My adrenaline began to spike. I thought about the toy room and the trees ahead. I zipped under a cedar, bent back, grabbed a dead branch, and with a fierce battle cry, snapped the twig. When the twig broke, my train of thought took a detour. The cedar-induced stress and aggression must have made me a bit emotional because when I started thinking about the toy room again, I wasn’t frustrated or angry--I was sad. It struck me---“pretty soon he won’t need a toy room” and before I knew it a pathetic, little tear dribbled out, and when I wiped it, I smeared dirt, dust, and lawn refuse all across my face. I began anticipating nostalgia (a recurring theme lately). I imagined the toys disappearing and playtime being replaced with sports activities and homework. I thought of how soon he would lose interest in all those small figurines. I thought of the ending of things and I proceeded down that mental path as I continued to duck under branches and mow beneath the cedars.
Leaning to the left as far as possible to avoid a particularly pokey limb, I squeezed
between the mailbox and a tree. I wiped my face again and kept thinking too much. I recalled mowing in the same spot last summer when a big, old champagne-colored Crown Victoria pulled up in front of the house. It was windy that day, and I was worried about how I looked because I was completely covered in yard grit. A tall man got out of the car and walked towards me. I saw a middle-aged woman in the front seat and an elderly woman in the back. He introduced himself and told me that he brought his mother to look at the property. Apparently in the late 1920s, during the summer months, she would visit her aunt who used to work in the house as a switchboard operator (the house contained a room designated as the community’s telephone exchange). The man and his wife helped the woman out of the car, and we began chatting as we meandered across the yard. The old woman told me how she loved to come to the farm as a child and that seeing the house now brought back so many wonderful memories. I imagined what it must have been like here during that time when the farm and the community was full of hustle, bustle and promise. The farm had its own creamery, and the little town that surrounded the place had a harness shop, blacksmith shop, general store, and a Model-T garage. In the mid-30s, all of that disappeared. I pictured the small, grey-haired, hunched woman as a little girl sitting in the corner of the small room, watching her aunt at the switchboard. I imagined her little-girl self running around the farm. 

As I remembered the woman’s visit and continued to zigzag through cedar row, I began anticipating ends again. I imagined that one day my son might drive me here to visit, and I felt the pain of memories that hadn’t even occurred---of all that will become a “had been.” Since we do not own the farm, that day is inevitable, and as an act of preparation, I tried to place myself in that specific future moment.
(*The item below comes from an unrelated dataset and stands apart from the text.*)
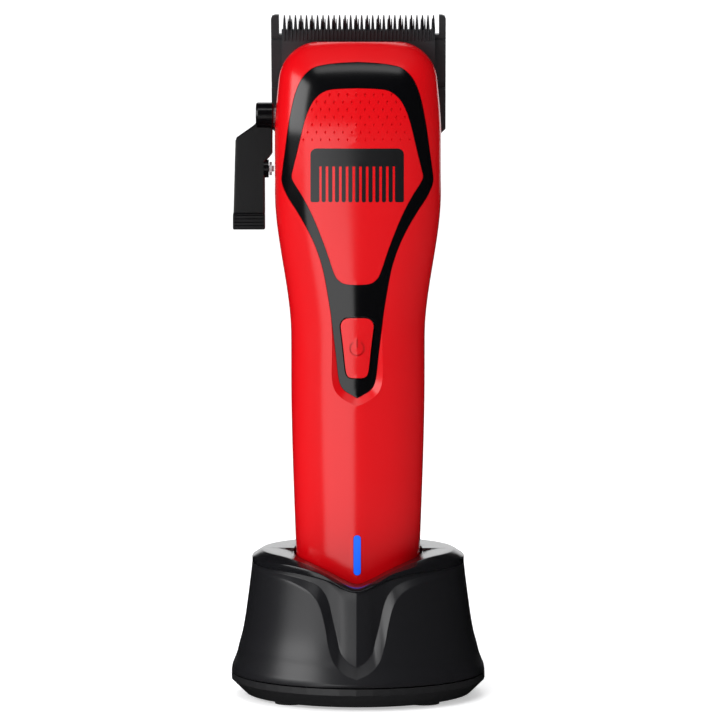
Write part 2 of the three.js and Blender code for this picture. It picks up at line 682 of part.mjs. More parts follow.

Perhaps I thought if I tried to feel it in the present, I would not feel it as strongly in the future---it would sting less. Then, of course, a few more tears mixed with splinters, grass, and leaf crumbles trickled, making it difficult to negotiate the rest of cedar row.
Well after that mowing moment, I considered my nostalgia-infused anxiety attacks and all of my whining about mowing and sticks. I wondered how it all connected--the yard work, my tendency to mourn what’s not yet gone, the things the priest said (including my internal cursing), and my daydreams; I tried to determine a singular lesson. I knew that being appreciative and being present were at the heart of this thought process, but I wasn’t completely sure that was the point I was to understand. Wasn’t it too simple? I didn't know how to wrap up this reflection. I spent the afternoon wrestling with ideas. Then, that evening, it all seemed to come full circle: God, the universe, and/or my own recognition of great coincidence, resolutely emphasized the lesson via 80 mph winds. Nature asserted its dominance—the sky darkened, the wind whipped, branches bent and snapped. After the fast and furious storm, my son and I tiptoed out onto the lawn filled with thousands of leafy sticks and several very large tree extremities. We surveyed the damage and discovered that one of the cedar row tenants lost its top half. The storm made it very clear for me: be thankful. We were safe. I still had a home, a yard to mow, and many beautiful trees to contend with. All of the whining, wishing, wanting, and worrying was pointless or perhaps just part of the path to truly understanding how extremely fortunate I am. In that moment, I acknowledged how lucky I am to have a home and such an amazing space for my son to grow up. It’s strange how easily we can get so hung up on little annoyances even when we know better---like all those clichés that we throw around but don’t fully practice in “real” life (“you don’t know what you’ve got until it’s gone” and “see the forest for the trees” come to mind). Stress and worry take over and we fail to see the beauty of it all; fears of what might happen remove all the bliss from what is happening.
A week or so after the storm, I sent my son off to second grade. It was a tough morning—another end and another beginning. In addition to navigating that emotion, my coffeemaker broke down before I could get a cup; my phone screen went dark (not a good thing for an anxious mother who just sent her son off to an unfamiliar school); I discovered that the university bookstore failed to order my students’ books for classes set to begin in T-minus 4 days; and I couldn’t stop obsessing about how devastated my son would be when he found out that I forgot to sign him up for fall soccer. Thinking of all of these things, I pulled into my driveway that morning, whining and worrying, feeling defeated and overwhelmed. And then I noticed something odd: my mailbox was missing. Driving closer to where it was supposed to be, I realized that it wasn’t actually missing, it was buried under an enormous tree branch. I saw the little white mailbox through the leaves, and I started laughing. Okay, okay---yes, God/universe, I understand!